Your answer is a single number: how many lines hold the word "rigid"?

* [Given data]
━━━━━━━━
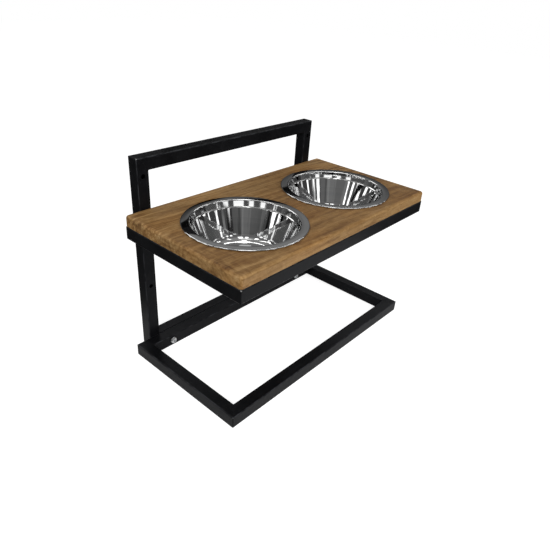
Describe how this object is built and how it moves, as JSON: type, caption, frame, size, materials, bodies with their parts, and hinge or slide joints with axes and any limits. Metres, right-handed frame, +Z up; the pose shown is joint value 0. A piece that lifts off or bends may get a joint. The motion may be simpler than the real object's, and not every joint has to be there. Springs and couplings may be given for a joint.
{
  "type": "dog feeder stand",
  "caption": "Raised dog feeder: a wooden tray with drop-in steel bowls, cantilevered from an upright frame of square tube on a flat floor frame.",
  "frame": {"origin": "on the floor, at the centre of the footprint of the whole feeder", "axes": "+X to the right seen from the front, +Y to the back, towards the upright, +Z up"},
  "size_m": [0.55, 0.33, 0.408],
  "materials": {
    "black_steel": "satin powder coat",
    "zinc": "bright zinc plate",
    "wood": "oiled, straight grain along X",
    "stainless": "polished stainless steel"
  },
  "bodies": {
    "stand": {"base_front_rail": "black_steel", "base_back_rail": "black_steel", "base_left_rail": "black_steel", "base_right_rail": "black_steel", "base_welds": "black_steel", "base_bolts": "zinc", "base_washers": "zinc", "base_nuts": "zinc", "upright_bottom_rail": "black_steel", "upright_top_rail": "black_steel", "upright_left_post": "black_steel", "upright_right_post": "black_steel", "upright_welds": "black_steel", "tray_washers": "zinc", "tray_nuts": "zinc"},
    "tray": {"tray_front_rail": "black_steel", "tray_back_rail": "black_steel", "tray_left_rail": "black_steel", "tray_right_rail": "black_steel", "tray_welds": "black_steel", "tray_bolts": "zinc", "board": "wood", "board_screws": "zinc"},
    "left_bowl": {"left_bowl": "stainless"},
    "right_bowl": {"right_bowl": "stainless"}
  },
  "joints": [
    {"name": "tray_release", "type": "slide", "parent": "stand", "child": "tray", "axis": [0, -1, 0], "range_m": [0, 0.065]},
    {"name": "left_bowl_lift", "type": "slide", "parent": "tray", "child": "left_bowl", "axis": [0, 0, 1], "range_m": [0, 0.09]},
    {"name": "right_bowl_lift", "type": "slide", "parent": "tray", "child": "right_bowl", "axis": [0, 0, 1], "range_m": [0, 0.09]}
  ]
}
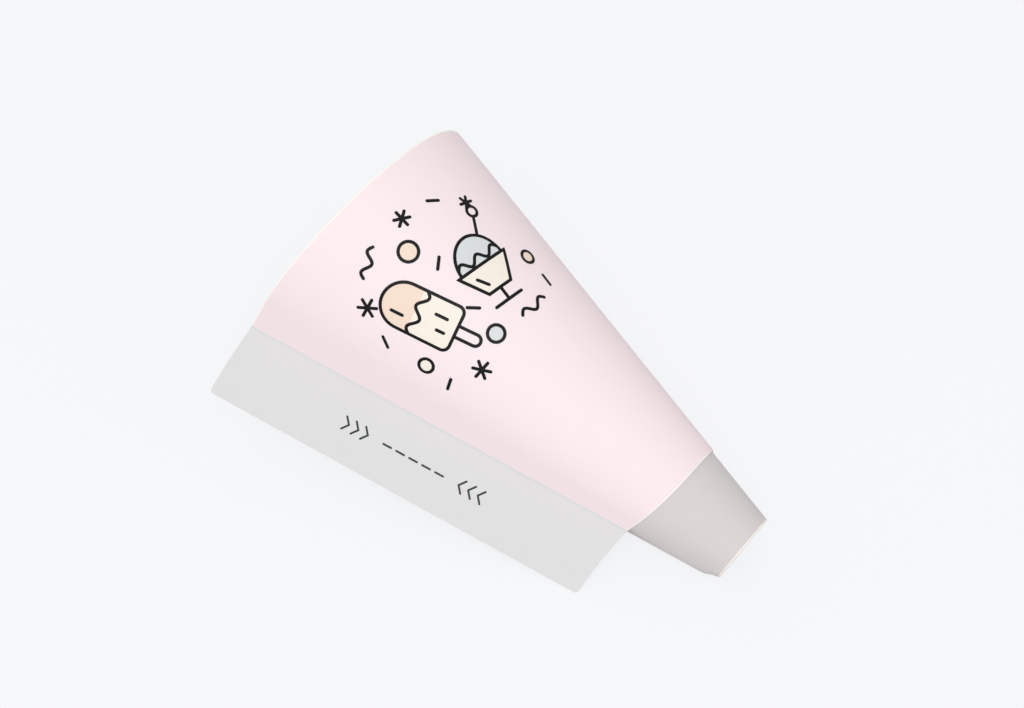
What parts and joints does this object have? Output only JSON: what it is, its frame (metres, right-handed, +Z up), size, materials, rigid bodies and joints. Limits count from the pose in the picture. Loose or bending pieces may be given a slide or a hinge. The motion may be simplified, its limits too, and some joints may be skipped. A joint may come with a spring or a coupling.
{
  "type": "ice cream cone sleeve",
  "caption": "Tapered paper sleeve rolled from one sheet, with a square flap left standing along one side and a narrow tail under the outer turn.",
  "frame": {"origin": "centre of the footprint, on the surface the sleeve lies on", "axes": "+X along the line it lies on, from the wide mouth to the narrow tail; +Y away from the flap; +Z up"},
  "size_m": [0.1052, 0.0716, 0.0556],
  "materials": {
    "printed_paper": "matte, pale pink print outside and bare grey-white paper inside"
  },
  "bodies": {
    "root": {"sleeve": "printed_paper"}
  },
  "joints": []
}
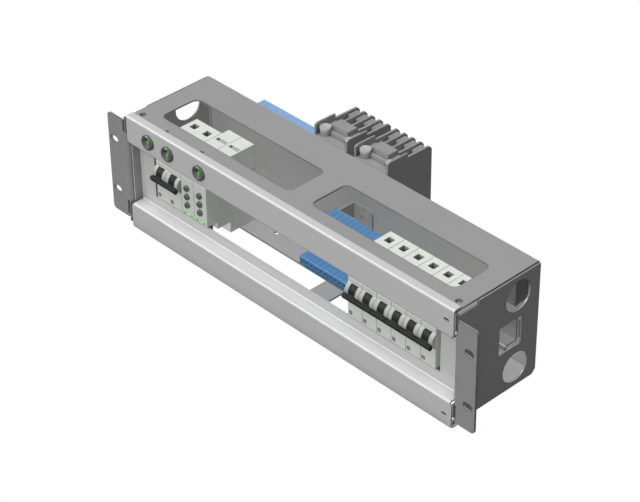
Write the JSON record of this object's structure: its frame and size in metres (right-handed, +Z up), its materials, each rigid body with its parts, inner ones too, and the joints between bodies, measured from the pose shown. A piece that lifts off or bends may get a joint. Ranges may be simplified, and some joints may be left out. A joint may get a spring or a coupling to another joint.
{
  "type": "power distribution module",
  "caption": "Rack-mount power distribution module: folded sheet-metal chassis with breakers, time relays, terminal blocks and pilot lights in front, and contactors behind.",
  "frame": {"origin": "centre of the rectangle of the four ear slots, on the front plane of the ears", "axes": "+X right seen from the front, +Y to the rear, +Z up"},
  "size_m": [0.4826, 0.2033, 0.1283],
  "materials": {
    "chassis_sheet": "plain grey, satin",
    "front_sheet": "light grey, satin",
    "zinc_sheet": "zinc plated",
    "clamp_steel": "zinc plated",
    "housing_plastic": "moulded, light grey",
    "contactor_plastic": "moulded, grey",
    "handle_plastic": "moulded, black",
    "knob_plastic": "moulded, grey",
    "bezel_plastic": "moulded, grey, smooth",
    "green_lamp": "green lens",
    "blue_plastic": "moulded, blue",
    "light_blue_plastic": "moulded, light blue"
  },
  "bodies": {
    "chassis": {"chassis_shell": "chassis_sheet", "left_side_plate": "chassis_sheet", "right_side_plate": "chassis_sheet", "front_plate": "front_sheet", "cross_strap": "chassis_sheet", "carrier_bar": "zinc_sheet", "wall_bracket": "zinc_sheet", "front_rail": "zinc_sheet", "rear_rail": "zinc_sheet", "double_breaker": "housing_plastic", "breaker_clamps": "clamp_steel", "relay_1": "housing_plastic", "relay_2": "housing_plastic", "relay_lamps": "green_lamp", "front_terminals": "blue_plastic", "pilot_light_1": "bezel_plastic", "pilot_light_2": "bezel_plastic", "pilot_light_3": "bezel_plastic", "pilot_lamps": "green_lamp", "pilot_nuts": "clamp_steel", "rear_terminals": "light_blue_plastic", "end_stop": "light_blue_plastic", "contactor_1_base": "contactor_plastic", "contactor_1_head": "contactor_plastic", "contactor_1_clamps": "clamp_steel", "contactor_2_base": "contactor_plastic", "contactor_2_head": "contactor_plastic", "contactor_2_clamps": "clamp_steel", "breaker_1": "housing_plastic", "breaker_2": "housing_plastic", "breaker_3": "housing_plastic", "breaker_4": "housing_plastic", "breaker_5": "housing_plastic", "breaker_6": "housing_plastic"},
    "double_handle": {"double_handle": "handle_plastic"},
    "handle_1": {"handle_1": "handle_plastic"},
    "handle_2": {"handle_2": "handle_plastic"},
    "handle_3": {"handle_3": "handle_plastic"},
    "handle_4": {"handle_4": "handle_plastic"},
    "handle_5": {"handle_5": "handle_plastic"},
    "handle_6": {"handle_6": "handle_plastic"},
    "relay_1_knob_1": {"relay_1_knob_1": "knob_plastic"},
    "relay_1_knob_2": {"relay_1_knob_2": "knob_plastic"},
    "relay_1_knob_3": {"relay_1_knob_3": "knob_plastic"},
    "relay_2_knob_1": {"relay_2_knob_1": "knob_plastic"},
    "relay_2_knob_2": {"relay_2_knob_2": "knob_plastic"},
    "relay_2_knob_3": {"relay_2_knob_3": "knob_plastic"}
  },
  "joints": [
    {"name": "double_handle_hinge", "type": "hinge", "parent": "chassis", "child": "double_handle", "pos_m": [-0.168, 0.015, 0.0078], "axis": [1, 0, 0], "range_deg": [-69, 0]},
    {"name": "handle_1_hinge", "type": "hinge", "parent": "chassis", "child": "handle_1", "pos_m": [0.0846, 0.015, 0.0078], "axis": [1, 0, 0], "range_deg": [-69, 0]},
    {"name": "handle_2_hinge", "type": "hinge", "parent": "chassis", "child": "handle_2", "pos_m": [0.1026, 0.015, 0.0078], "axis": [1, 0, 0], "range_deg": [-69, 0]},
    {"name": "handle_3_hinge", "type": "hinge", "parent": "chassis", "child": "handle_3", "pos_m": [0.1206, 0.015, 0.0078], "axis": [1, 0, 0], "range_deg": [-69, 0]},
    {"name": "handle_4_hinge", "type": "hinge", "parent": "chassis", "child": "handle_4", "pos_m": [0.1386, 0.015, 0.0078], "axis": [1, 0, 0], "range_deg": [-69, 0]},
    {"name": "handle_5_hinge", "type": "hinge", "parent": "chassis", "child": "handle_5", "pos_m": [0.1566, 0.015, 0.0078], "axis": [1, 0, 0], "range_deg": [-69, 0]},
    {"name": "handle_6_hinge", "type": "hinge", "parent": "chassis", "child": "handle_6", "pos_m": [0.1746, 0.015, 0.0078], "axis": [1, 0, 0], "range_deg": [-69, 0]},
    {"name": "relay_1_knob_1_turn", "type": "hinge", "parent": "chassis", "child": "relay_1_knob_1", "pos_m": [-0.141, 0.01, 0.0102], "axis": [0, -1, 0], "range_deg": [-140, 140]},
    {"name": "relay_1_knob_2_turn", "type": "hinge", "parent": "chassis", "child": "relay_1_knob_2", "pos_m": [-0.141, 0.01, 0.0007], "axis": [0, -1, 0], "range_deg": [-140, 140]},
    {"name": "relay_1_knob_3_turn", "type": "hinge", "parent": "chassis", "child": "relay_1_knob_3", "pos_m": [-0.141, 0.01, -0.0088], "axis": [0, -1, 0], "range_deg": [-140, 140]},
    {"name": "relay_2_knob_1_turn", "type": "hinge", "parent": "chassis", "child": "relay_2_knob_1", "pos_m": [-0.123, 0.01, 0.0102], "axis": [0, -1, 0], "range_deg": [-140, 140]},
    {"name": "relay_2_knob_2_turn", "type": "hinge", "parent": "chassis", "child": "relay_2_knob_2", "pos_m": [-0.123, 0.01, 0.0007], "axis": [0, -1, 0], "range_deg": [-140, 140]},
    {"name": "relay_2_knob_3_turn", "type": "hinge", "parent": "chassis", "child": "relay_2_knob_3", "pos_m": [-0.123, 0.01, -0.0088], "axis": [0, -1, 0], "range_deg": [-140, 140]}
  ]
}
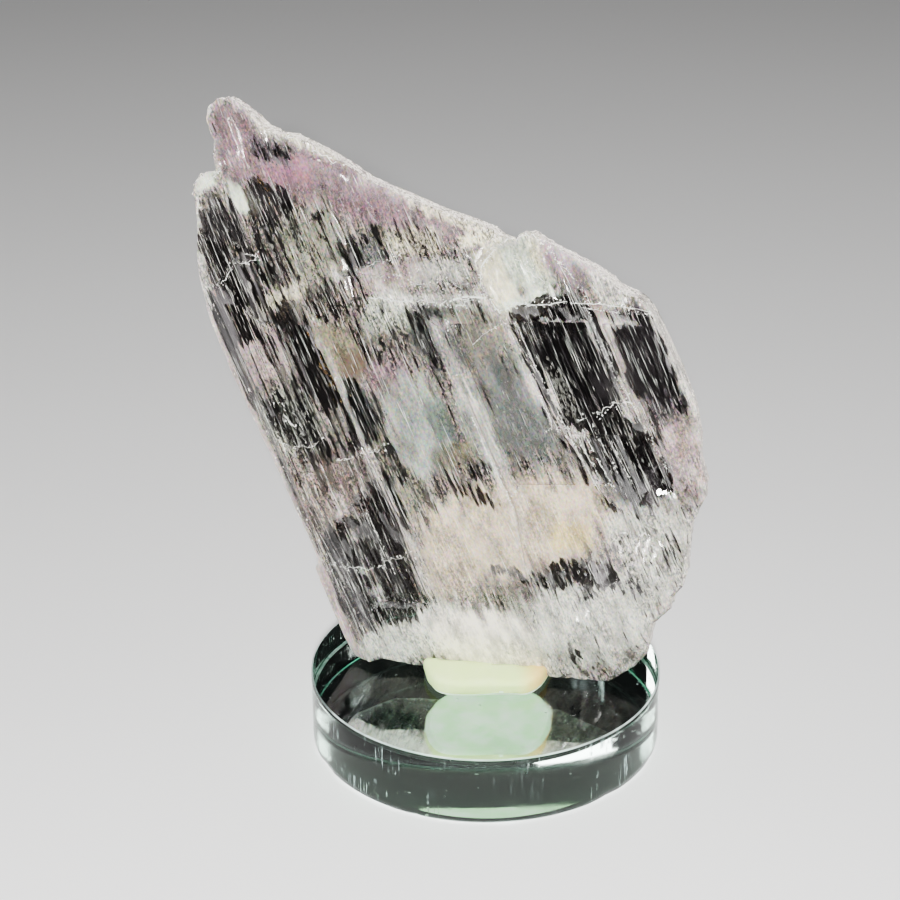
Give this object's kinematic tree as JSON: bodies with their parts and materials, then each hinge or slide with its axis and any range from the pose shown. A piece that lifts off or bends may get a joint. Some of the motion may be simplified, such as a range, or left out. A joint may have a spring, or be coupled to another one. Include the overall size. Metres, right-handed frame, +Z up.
{
  "type": "kunzite crystal",
  "caption": "Flattened, striated kunzite crystal blade leaning back in a pad of mounting putty on a round clear glass display base.",
  "frame": {"origin": "centre of the underside of the glass base", "axes": "+Z up through the glass base; -Y is the front, which the broad face of the crystal looks towards; +X to the right seen from the front"},
  "size_m": [0.0722, 0.0538, 0.0872],
  "materials": {
    "kunzite": "pale lilac-pink clear crystal, striated along its length, frosted and etched in places",
    "clear_glass": "clear polished glass with a faint green tint, a mirror-like underside and light scratches",
    "putty": "soft matte pale yellow-green mounting putty"
  },
  "bodies": {
    "root": {"kunzite_crystal": "kunzite", "glass_base": "clear_glass", "mounting_putty": "putty"}
  },
  "joints": []
}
━━━━━━━━
* [Reply] 2